The final question in this case concerns the date from which the interest due GM should be computed. Since the thrust of the court's holding requires (1) payment of the tax and (2) an erroneous affirmative action on the part of the government amounting to a rejection of the refund before the interest is recoverable, the key date in determining the date from which interest should be computed is the latter of the two.

In this case the IRS agent conducting the audit of Frigidaire Division's excise tax liability informally advised GM, prior to August 14, 1964, that he proposed to disallow the credits claimed for the calendar years 1961-62. On August 14, 1964, GM delivered checks to defendant for the federal excise tax liabilities resulting from the disallowance of the credits claimed by GM's Frigidaire Division for the period from January 1, 1961 through December 31, 1962, totaling $202,516.09 for the 1961 and 1962 calendar years.

Sometime prior to September 28, 1964, the revenue agent conducting the audit of the Frigidaire Division's excise tax liability completed his audit for the 1963 calendar year and informally advised GM that he proposed to disallow the credits claimed for that calendar year. On April 15, 1965, GM delivered a check for the Frigidaire Division's excise tax liabilities resulting from the disallowance of the credits claimed by the Frigidaire Division for the 1963 calendar year, totaling $120,802.19.

*250 Clearly, the dates upon which the revenue agent advised GM that he proposed to disallow the credits claimed for the 1961 and 1962 calendar years (August 14, 1964) and 1963 calendar year (September 28, 1964) identify the time when the erroneous government administrative action occurred in this case. At that time GM was put on notice by the government of its tax liabilities. From that point forward payment of taxes and interest by GM was not simply a gratuitous act on its part but an act induced by the actions of the government. GM paid the proposed erroneous assessment for the calendar years 1961-62 on August 14, 1964, and that for the calendar year 1963 on April 15, 1965. Thus, interest on the erroneous assessment should be computed separately for the amounts wrongfully collected and the interest assessed thereon from the dates of payment until September 13, 1968, the date on which GM received a refund.

General Motors motion for summary judgment is granted and the defendant's cross-motion for summary judgment is denied. The parties will submit an appropriate computation of interest and a proposed judgment in accordance with this opinion.

So ordered.

NOTES

[1] The distinguishing features between Greyhound and the instant case are insubstantial. Greyhound involved a rejected refund claim where it was necessary to seek redress in court rather than, as here, a claim for credits which were disallowed and then redressed at the administrative level. The rationale of Greyhound is that the right to interest arises when the erroneous administrative action is taken. Moreover, section 6416(b) sanctions both claims for credits and refunds.

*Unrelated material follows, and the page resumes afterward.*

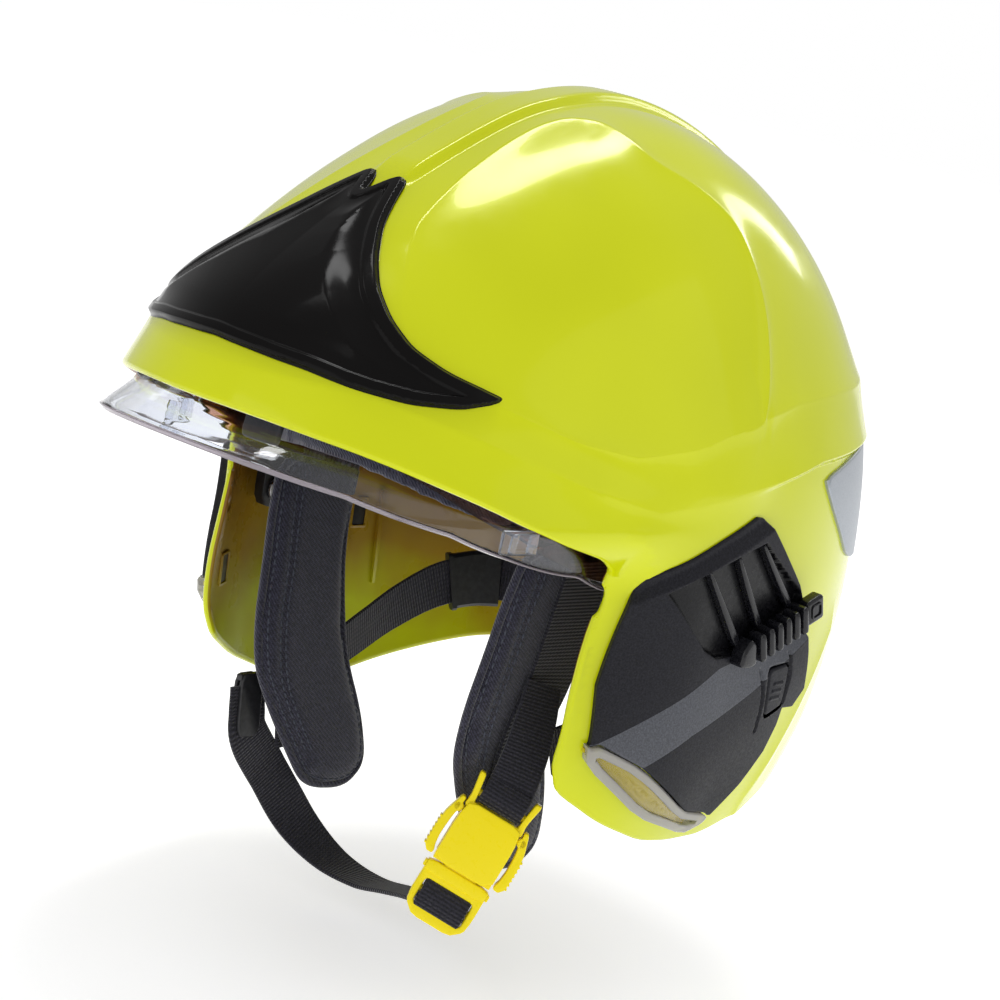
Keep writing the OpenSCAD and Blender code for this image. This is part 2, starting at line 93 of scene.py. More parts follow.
def soften(outline, keep=0.75, rounds=2, closed=True):
    """Rounds the corners of an outline by cutting them."""
    pts = np.asarray(outline, float)
    for _ in range(rounds):
        start, end = (pts, np.roll(pts, -1, 0)) if closed else (pts[:-1], pts[1:])
        cut = np.stack([start * keep + end * (1 - keep), start * (1 - keep) + end * keep], 1)
        cut = cut.reshape(-1, pts.shape[1])
        pts = cut if closed else np.vstack([pts[:1], cut, pts[-1:]])
    return pts


def between_points(a, b, c, d, t):
    """Smooth value from b to c, with a and d as the neighbours."""
    return b + t / 2 * (c - a + t * (2 * a - 5 * b + 4 * c - d + t * (3 * (b - c) + d - a)))


def curve_through(points, count):
    """Evenly spaced points on a smooth curve through the given ones."""
    pts = np.asarray(points, float)
    ends = np.vstack([2 * pts[0] - pts[1], pts, 2 * pts[-1] - pts[-2]])
    steps = np.linspace(0, 1, 12, endpoint=False)
    fine = [between_points(*ends[i:i + 4], t) for i in range(len(pts) - 1) for t in steps]
    fine = np.array([*fine, pts[-1]])
    run = length_along(fine)
    at = np.linspace(0, run[-1], count)
    return np.stack([np.interp(at, run, fine[:, k]) for k in range(fine.shape[1])], 1)


def length_along(points):
    """Distance from the first point to each one, along the path."""
    return np.concatenate([[0], np.cumsum(np.linalg.norm(np.diff(points, axis=0), axis=1))])


def unit(vectors):
    return vectors / np.maximum(np.linalg.norm(vectors, axis=1), 1e-12)[:, None]


# ---------------------------------------------------------------- shell surface
HALF_WIDTH, WALL = 118.0, 3.5
CREST_HEIGHT, OVERHANG = 3.4, 2.2
# Radius and roundness every 20 degrees round the pivot axis: 0 ahead, 90 up, 180 back, 270 down.
SHELL_R = np.array([
    188, 178, 158, 149, 151, 156, 158, 159, 160, 161, 168, 180, 186, 180, 172, 146, 135, 160.0])
SHELL_N = np.array([
    2.1, 1.95, 1.95, 2.05, 2.15, 2.2, 2.2, 2.3, 2.4, 2.5, 2.6, 2.7, 2.8, 2.8, 2.7, 2.5, 2.4, 2.2])


def round_table(table, theta):
    u = np.mod(np.degrees(theta), 360) / 20
    i = np.floor(u).astype(int)
    return between_points(*(table[(i + k) % len(table)] for k in (-1, 0, 1, 2)), u - i)


def flap_turn(y, z):
    """Inward turn along the front edge of the ear flaps."""
    return 14 * np.clip((-y - 12) / 40, 0, 1) ** 2 * step(-88, -20, z) * (1 - step(-12, 15, z))


def rounded(half, radius, roundness, uv):
    """Point of a rounded form at (theta, beta): theta round the pivot axis, beta from middle to side."""
    theta, beta = uv.T
    n = roundness(theta)
    s, c = np.sin(beta), np.cos(beta)
    m = (np.abs(s) ** n + np.abs(c) ** n) ** (1 / n)
    q = radius(theta) * c / m
    return half * s / m, -q * np.cos(theta), q * np.sin(theta)


def from_table(table):
    return lambda theta: round_table(table, theta)


def around(uv):
    """Shell point at (theta, beta)."""
    x, y, z = rounded(HALF_WIDTH, from_table(SHELL_R), from_table(SHELL_N), uv)
    return np.stack([x * (1 - flap_turn(y, z) / HALF_WIDTH), y, z], 1)


def beside(uv):
    """Shell point on the wearer's left over (y, z)."""
    y, z = uv.T
    theta = np.arctan2(z, -y)
    r, n = round_table(SHELL_R, theta), round_table(SHELL_N, theta)
    q = np.minimum(np.hypot(y, z) / r, 0.99)
    x = HALF_WIDTH * (1 - q ** n) ** (1 / n)
    return np.stack([x * (1 - flap_turn(y, z) / HALF_WIDTH), y, z], 1)


def normals(surface, uv, size):
    """Outward unit normals of surface(uv)."""
    du, dv = np.array([size, 0]), np.array([0, size])
    across = unit(np.cross(surface(uv + du) - surface(uv - du), surface(uv + dv) - surface(uv - dv)))
    return across * np.where((across * surface(uv)).sum(1) < 0, -1, 1)[:, None]


CHART_STEP = {around: 1e-3, beside: 0.2}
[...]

[2] The Commissioner's rationale was derived from Bulova Watch Co., Inc. v. United States, 365 U.S. 753, 81 S. Ct. 864, 6 L. Ed. 2d 72 (1961). In Bulova, the Court sought to determine whether the date from which interest accrues on an overpayment of taxes attributable to an unused excess profits credit carry-back was governed by section 3771(e) of the Internal Revenue Code of 1939 or by 28 U.S.C. § 2411(a). The Court held that, in the light of the provisions of section 3771(e), governing carry-backs, and its clear legislative history, that section was a special statute relating solely to and exclusively governing tax refunds attributable to the carryback provisions of the internal revenue laws and hence prevailed with respect to that subject over the general provisions of section 2411(a). Id. at 761, 81 S. Ct. 864.

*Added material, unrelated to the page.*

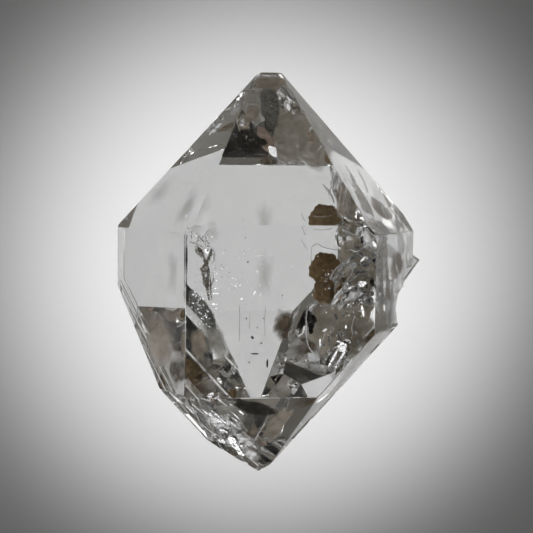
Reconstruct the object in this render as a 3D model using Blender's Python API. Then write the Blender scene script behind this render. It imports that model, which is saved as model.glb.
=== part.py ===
"""A clear doubly terminated quartz crystal, 30 mm long, lying on its rear prism face.

The body is a block cut by the faces of quartz: six prism faces, six upper and six lower
pyramid faces. Growth terraces, broken hollows and one small intergrown block follow.
Lengths are named in millimetres, with the origin of the faces on the crystal's long axis.
"""

import math
import random
from dataclasses import dataclass

import bmesh
import bpy
from mathutils import Matrix, Vector

MM = 0.001
BLANK_MM = 60.0
PYRAMID_RISE_DEG = 38.21
FILL_SIDES = 0

AZIMUTH_DEG = {
    "front": 0.0,
    "right": 60.0,
    "rear_right": 120.0,
    "rear": 180.0,
    "rear_left": 240.0,
    "left": 300.0,
}
PRISM_MM = {
    "front": 8.83,
    "right": 10.24,
    "rear_right": 9.50,
    "rear": 8.59,
    "rear_left": 9.68,
    "left": 10.09,
}
UPPER_MM = {
    "front": 9.12,
    "right": 9.81,
    "rear_right": 9.99,
    "rear": 9.30,
    "rear_left": 9.64,
    "left": 9.77,
}
LOWER_MM = {
    "front": 12.18,
    "right": 10.57,
    "rear_right": 7.35,
    "rear": 9.02,
    "rear_left": 8.50,
    "left": 13.07,
}

TERRACE_HEADROOM_MM = 1.5
TERRACE_LEAD_MM = 0.6
HOLLOW_SEED = 7
HOLLOW_SUBDIVISIONS = 3


@dataclass(frozen=True)
class Face:
    """One plane of the crystal."""

    normal: Vector
    distance_mm: float

    def at(self, x_mm: float, z_mm: float) -> Vector:
        """The point of a pyramid face that has this x and z."""
        reach = self.distance_mm - self.normal.x * x_mm - self.normal.z * z_mm
        return Vector((x_mm, reach / self.normal.y, z_mm))


@dataclass(frozen=True)
class Terrace:
    """A tread that dips into a pyramid face from a ridge line and ends at a riser."""

    name: str
    side: str
    start_xz_mm: tuple[float, float]
    end_xz_mm: tuple[float, float]
    width_mm: float
    drop_mm: float


@dataclass(frozen=True)
class Hollow:
    """A rough scoop broken out of an edge."""

    name: str
    centre_mm: tuple[float, float, float]
    radii_mm: tuple[float, float, float]
    roughness: float


@dataclass(frozen=True)
class Block:
    """A small square-cornered crystal grown into the side."""

    name: str
    corner_mm: tuple[float, float, float]
    size_mm: tuple[float, float, float]
    heading_deg: float
    tilt_deg: float


LOWER_TERRACES = (
    Terrace("rear_left_upper", "rear_left", (-8.3, -6.2), (-1.9, -6.2), 1.26, 0.11),
    Terrace("rear_left_middle", "rear_left", (-9.6, -2.7), (-0.4, -2.7), 1.75, 0.13),
    Terrace("rear_left_low", "rear_left", (-8.6, 1.6), (-0.2, 1.6), 1.10, 0.10),
    Terrace("left_long", "left", (-7.9, 6.3), (-4.6, 6.0), 0.60, 0.10),
    Terrace("left_short", "left", (-7.4, 7.2), (-5.7, 7.0), 0.40, 0.09),
    Terrace("front_outer", "front", (-6.30, 8.90), (-4.23, 5.26), -0.45, 0.10),
    Terrace("front_middle", "front", (-5.72, 8.90), (-3.53, 4.80), -0.55, 0.09),
    Terrace("front_inner", "front", (-5.03, 8.90), (-2.28, 4.02), -0.70, 0.08),
    Terrace("right_edge", "right", (8.9, 5.1), (1.4, 5.1), 1.00, 0.14),
    Terrace("rear_right_upper", "rear_right", (7.4, -5.6), (4.6, -5.6), -0.90, 0.16),
    Terrace("rear_right_low", "rear_right", (8.4, 1.3), (4.4, 1.3), -1.00, 0.14),
)
HOLLOWS = (
    Hollow("right_side", (10.55, -2.78, 3.2), (1.62, 1.60, 2.80), 0.06),
    Hollow("right_side_foot", (10.55, -3.95, 2.9), (1.05, 0.85, 2.20), 0.06),
    Hollow("right_side_head", (11.25, -1.10, 2.0), (1.30, 1.45, 2.30), 0.06),
    Hollow("tip_right", (0.70, -15.05, 4.3), (0.65, 0.70, 0.90), 0.08),
    Hollow("tip_left", (-2.30, -14.70, 4.2), (0.70, 0.60, 0.90), 0.08),
    Hollow("lower_left_edge", (-5.10, -12.60, 5.8), (0.62, 0.55, 0.90), 0.08),
    Hollow("left_corner", (-8.70, -8.55, 5.8), (0.55, 0.55, 0.90), 0.08),
    Hollow("right_lower_edge", (3.35, -11.60, 4.1), (0.65, 0.60, 0.90), 0.08),
    Hollow("rear_right_corner", (9.40, -0.15, -4.5), (1.35, 1.50, 1.40), 0.08),
    Hollow("rear_right_edge", (6.75, 2.30, -9.0), (1.10, 1.20, 1.00), 0.08),
    Hollow("rear_right_side", (8.31, 0.32, -6.5), (1.30, 1.20, 1.40), 0.08),
    Hollow("rear_right_side_small", (8.35, 2.07, -5.8), (0.90, 0.80, 0.90), 0.08),
    Hollow("rear_right_ledge", (5.10, -2.60, -8.9), (1.30, 1.00, 1.40), 0.08),
    Hollow("lower_face_inner", (4.92, -3.99, -6.6), (1.50, 1.40, 1.60), 0.08),
    Hollow("lower_face_outer", (7.03, -2.66, -4.4), (1.30, 1.20, 1.30), 0.08),
    Hollow("lower_face_middle", (6.69, -5.45, -1.9), (1.70, 1.60, 1.80), 0.08),
    Hollow("lower_face_rear", (3.39, -5.62, -6.3), (1.20, 1.10, 1.20), 0.08),
    Hollow("lower_face_low", (4.86, -6.32, -2.3), (1.00, 0.90, 1.00), 0.08),
    Hollow("shoulder", (-6.78, 3.15, 9.10), (0.42, 0.50, 0.42), 0.08),
)
SIDE_BLOCK = Block("side_block", (12.19, 0.49, -0.6), (2.7, 1.7, 2.0), 235.0, 9.0)


def pyramid_face(side: str, rise: float, distance_mm: float) -> Face:
    """The face over one side of the prism, with rise 1 upward, 0 upright and -1 downward."""
    azimuth = math.radians(AZIMUTH_DEG[side])
    tilt = math.radians(PYRAMID_RISE_DEG) * rise
    level = math.cos(tilt)
    normal = Vector((level * math.sin(azimuth), math.sin(tilt), level * math.cos(azimuth)))
    return Face(normal, distance_mm)


def crystal_faces() -> list[Face]:
    """All eighteen faces of the crystal."""
    faces = [pyramid_face(side, 0.0, reach) for side, reach in PRISM_MM.items()]
    faces += [pyramid_face(side, 1.0, reach) for side, reach in UPPER_MM.items()]
    faces += [pyramid_face(side, -1.0, reach) for side, reach in LOWER_MM.items()]
    return faces


def add_object(name: str, bm: bmesh.types.BMesh, home: bpy.types.Collection) -> bpy.types.Object:
    """Turns a bmesh into a named object of a collection."""
    mesh = bpy.data.meshes.new(name)
    bm.to_mesh(mesh)
    bm.free()
    made = bpy.data.objects.new(name, mesh)
    home.objects.link(made)
    return made


def cut_block(faces: list[Face]) -> bmesh.types.BMesh:
    """A cube cut back to the inside of every face."""
    bm = bmesh.new()
    bmesh.ops.create_cube(bm, size=BLANK_MM * MM)
    for face in faces:
        everything = bm.verts[:] + bm.edges[:] + bm.faces[:]
        cut = bmesh.ops.bisect_plane(
            bm,
            geom=everything,
            dist=1e-7,
            plane_co=face.normal * face.distance_mm * MM,
            plane_no=face.normal,
            clear_outer=True,
        )
        rim = [item for item in cut["geom_cut"] if isinstance(item, bmesh.types.BMEdge)]
        bmesh.ops.holes_fill(bm, edges=rim, sides=FILL_SIDES)
    bmesh.ops.recalc_face_normals(bm, faces=bm.faces[:])
    return bm


def box(size_mm: Vector, low_corner_mm: Vector, axes: Matrix, origin_mm: Vector) -> bmesh.types.BMesh:
    """A box of this size whose low corner sits at a place in turned axes."""
    bm = bmesh.new()
    bmesh.ops.create_cube(bm, size=1.0)
    middle = low_corner_mm + size_mm / 2.0
    bmesh.ops.scale(bm, vec=size_mm * MM, verts=bm.verts[:])
    bmesh.ops.translate(bm, vec=middle * MM, verts=bm.verts[:])
    placed = Matrix.Translation(origin_mm * MM) @ axes.to_4x4()
    bmesh.ops.transform(bm, matrix=placed, verts=bm.verts[:])
    return bm


def terrace_cutter(terrace: Terrace, home: bpy.types.Collection) -> bpy.types.Object:
    """A box whose underside dips into the face across the tread."""
    face = pyramid_face(terrace.side, -1.0, LOWER_MM[terrace.side])
    start = face.at(*terrace.start_xz_mm)
    run = face.at(*terrace.end_xz_mm) - start
    along = run.normalized()
    width = abs(terrace.width_mm)
    across = face.normal.cross(along) * math.copysign(1.0, terrace.width_mm)
    dip = math.atan2(terrace.drop_mm, width)
    tread = (across * math.cos(dip) - face.normal * math.sin(dip)).normalized()
    upward = (face.normal * math.cos(dip) + across * math.sin(dip)).normalized()
    sideways = along if along.cross(tread).dot(upward) > 0.0 else -along
    axes = Matrix((sideways, tread, upward)).transposed()
    length = run.length
    low_along = 0.0 if sideways.dot(along) > 0.0 else -length
    size = Vector((length, width + TERRACE_LEAD_MM, TERRACE_HEADROOM_MM))
    low = Vector((low_along, -TERRACE_LEAD_MM, 0.0))
    return add_object(terrace.name, box(size, low, axes, start), home)


def hollow_cutter(hollow: Hollow, home: bpy.types.Collection, rng: random.Random) -> bpy.types.Object:
    """A roughened ball stretched to the hollow's radii."""
    bm = bmesh.new()
    bmesh.ops.create_icosphere(bm, subdivisions=HOLLOW_SUBDIVISIONS, radius=MM)
    for vertex in bm.verts:
        vertex.co *= 1.0 + rng.uniform(-hollow.roughness, hollow.roughness)
    bmesh.ops.scale(bm, vec=Vector(hollow.radii_mm), verts=bm.verts[:])
    bmesh.ops.translate(bm, vec=Vector(hollow.centre_mm) * MM, verts=bm.verts[:])
    return add_object(hollow.name, bm, home)


def side_block(block: Block, home: bpy.types.Collection) -> bpy.types.Object:
    """The intergrown block, with its outer corner at the named point."""
    turn = Matrix.Rotation(math.radians(block.heading_deg), 3, "Z")
    lean = Matrix.Rotation(math.radians(block.tilt_deg), 3, "X")
    size = Vector(block.size_mm)
    low = Vector((0.0, -size.y, -size.z / 2.0))
    return add_object(block.name, box(size, low, turn @ lean, Vector(block.corner_mm)), home)


def boolean(body: bpy.types.Object, other: bpy.types.Object, operation: str) -> None:
    """Adds one exact Boolean to the body."""
    step = body.modifiers.new(other.name, "BOOLEAN")
    step.operation = operation
    step.solver = "EXACT"
    step.object = other


def centre_on_rear_face(body: bpy.types.Object, others: list[bpy.types.Object]) -> None:
    """Moves everything so that the box of the body is centred and its rear face is at z = 0."""
    graph = bpy.context.evaluated_depsgraph_get()
    corners = [Vector(corner) for corner in body.evaluated_get(graph).bound_box]
    low = Vector([min(corner[axis] for corner in corners) for axis in range(3)])
    high = Vector([max(corner[axis] for corner in corners) for axis in range(3)])
    shift = Vector((-(low.x + high.x) / 2.0, -(low.y + high.y) / 2.0, -low.z))
    for item in [body, *others]:
        item.data.transform(Matrix.Translation(shift))
    bpy.context.view_layer.update()


def quartz() -> bpy.types.Material:
    """Clear, smooth quartz."""
    material = bpy.data.materials.new("clear_quartz")
    material.use_nodes = True
    shader = material.node_tree.nodes["Principled BSDF"]
    shader.inputs["Base Color"].default_value = (0.93, 0.94, 0.95, 1.0)
    shader.inputs["Roughness"].default_value = 0.03
    shader.inputs["Metallic"].default_value = 0.0
    return material


def collection(name: str) -> bpy.types.Collection:
    """A new collection of the scene."""
    made = bpy.data.collections.new(name)
    bpy.context.scene.collection.children.link(made)
    return made


def main() -> None:
    """Builds the crystal."""
    for old in list(bpy.data.objects):
        bpy.data.objects.remove(old)
    home = collection("quartz_crystal")
    helpers = collection("cutters")
    rng = random.Random(HOLLOW_SEED)
    body = add_object("quartz_crystal", cut_block(crystal_faces()), home)
    body.data.materials.append(quartz())
    terraces = [terrace_cutter(terrace, helpers) for terrace in LOWER_TERRACES]
    hollows = [hollow_cutter(hollow, helpers, rng) for hollow in HOLLOWS]
    block = side_block(SIDE_BLOCK, helpers)
    for cutter in terraces + hollows:
        boolean(body, cutter, "DIFFERENCE")
    boolean(body, block, "UNION")
    for helper in [*terraces, *hollows, block]:
        helper.hide_render = True
        helper.display_type = "WIRE"
    bpy.context.view_layer.update()
    centre_on_rear_face(body, [*terraces, *hollows, block])


main()
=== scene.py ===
"""A clear doubly terminated quartz crystal, lying on its rear prism face on a pale lit floor.

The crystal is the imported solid, merged and given worn edges. Its cracks, clay, flakes and films
lie inside it. Lengths are in millimetres in the frame's own axes unless a name says otherwise.
"""

import logging
import math
import random
from dataclasses import dataclass
from enum import Enum

import bmesh
import bpy
from mathutils import Matrix, Vector, noise
from mathutils.bvhtree import BVHTree


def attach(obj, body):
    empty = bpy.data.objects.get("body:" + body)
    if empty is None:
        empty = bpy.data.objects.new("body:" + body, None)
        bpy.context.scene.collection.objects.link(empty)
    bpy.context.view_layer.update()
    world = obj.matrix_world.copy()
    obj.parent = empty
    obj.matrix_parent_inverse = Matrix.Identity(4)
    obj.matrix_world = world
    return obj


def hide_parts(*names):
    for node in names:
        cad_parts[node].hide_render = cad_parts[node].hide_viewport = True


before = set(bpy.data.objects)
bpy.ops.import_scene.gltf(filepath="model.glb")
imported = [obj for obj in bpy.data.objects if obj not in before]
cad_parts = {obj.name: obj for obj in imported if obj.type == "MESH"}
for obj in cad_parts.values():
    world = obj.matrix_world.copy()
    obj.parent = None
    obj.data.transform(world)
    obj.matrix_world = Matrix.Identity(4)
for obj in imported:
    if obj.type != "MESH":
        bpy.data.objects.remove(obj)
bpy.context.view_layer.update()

MM = 0.001
BODY = "root"
NODE = "quartz_crystal"
QUARTZ_IOR = 1.544
MERGE_MM = 0.0005
NOISE_SEED = 1
FADE = "fade"
MOTTLE_DETAIL = 5.0
MOTTLE_BAND = (0.35, 0.65)
STAIN_DETAIL = 6.0
STAIN_BAND = (0.38, 0.55)
STAIN_STRETCH = 1.3
LOG = logging.getLogger("quartz")

Pair = tuple[float, float]
Place = tuple[float, float, float]
Colour = tuple[float, float, float]
BMesh = bmesh.types.BMesh
Tree = bpy.types.NodeTree
Socket = bpy.types.NodeSocket
Thing = bpy.types.Object
Feed = Socket | float | tuple[float, ...] | Vector
Feeds = dict[str | int, Feed]


class Face(Enum):
    """Outward directions of the crystal's faces."""

    FRONT = (0.0, 0.0, 1.0)
    LEFT = (-0.866, 0.0, 0.5)
    RIGHT = (0.866, 0.0, 0.5)
    TOP = (0.0, 0.619, 0.786)
    TOP_LEFT = (-0.68, 0.619, 0.393)
    TOP_RIGHT = (0.68, 0.619, 0.393)
    LOW = (0.0, -0.619, 0.786)
    LOW_RIGHT = (0.68, -0.619, 0.393)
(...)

Subsequent cases agree that the rule which emerges from Bulova is that where you have a special statute governing a specific refund which provides for the disallowance of interest on refunded sums, the special statute normally controls in the face of a general statute which provides for interest on tax overpayments. Greyhound Corp. v. United States, supra at 870; General Dynamics Corp. v. United States, supra at 974.

[3] 28 U.S.C. § 2411(a) provides that on any judgment for any overpayment in respect of any internal revenue tax, interest shall be allowed from the date of the payment or collection thereof. Plaintiff in General Motors apparently did not consider the middle ground advanced here that interest might be payable from the date of erroneous administrative action on a legitimate claim. The principal case taking this position, Greyhound, categorically rejected the contention that interest is payable from the date the tax was collected. Greyhound Corp. v. United States, supra at 870.

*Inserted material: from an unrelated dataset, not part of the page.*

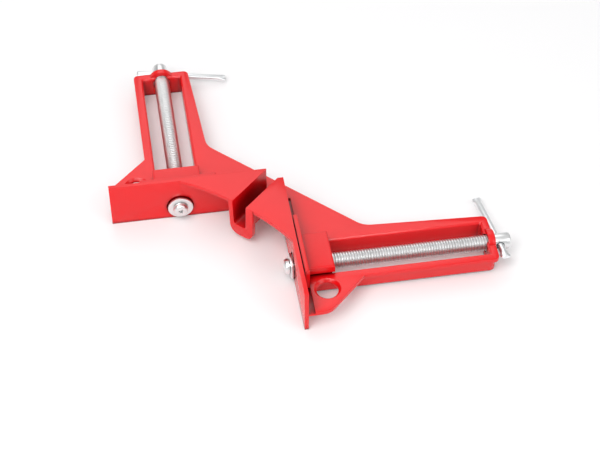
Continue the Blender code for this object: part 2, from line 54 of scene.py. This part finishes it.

[4] The House and Senate Reports on the Internal Revenue Code of 1954, Section 6416, state that ". . . under this section credit or refund shall be made without interest in any case where the overpayment is caused by price readjustment." (Emphasis added.) H.Rep.No.1337, S.Rep., 83d Cong., 2d Sess., 1954 U.S.Code Cong. & Admin.News, 4560, 5232.

This too is consistent with the view that Congress addressed the problem of overpayments caused by taxpayer action, i. e., excise tax payments which by virtue of price readjustments became "overpayments", rather than overpayments responsive to an erroneous assessment levied after credits had been properly taken and denied.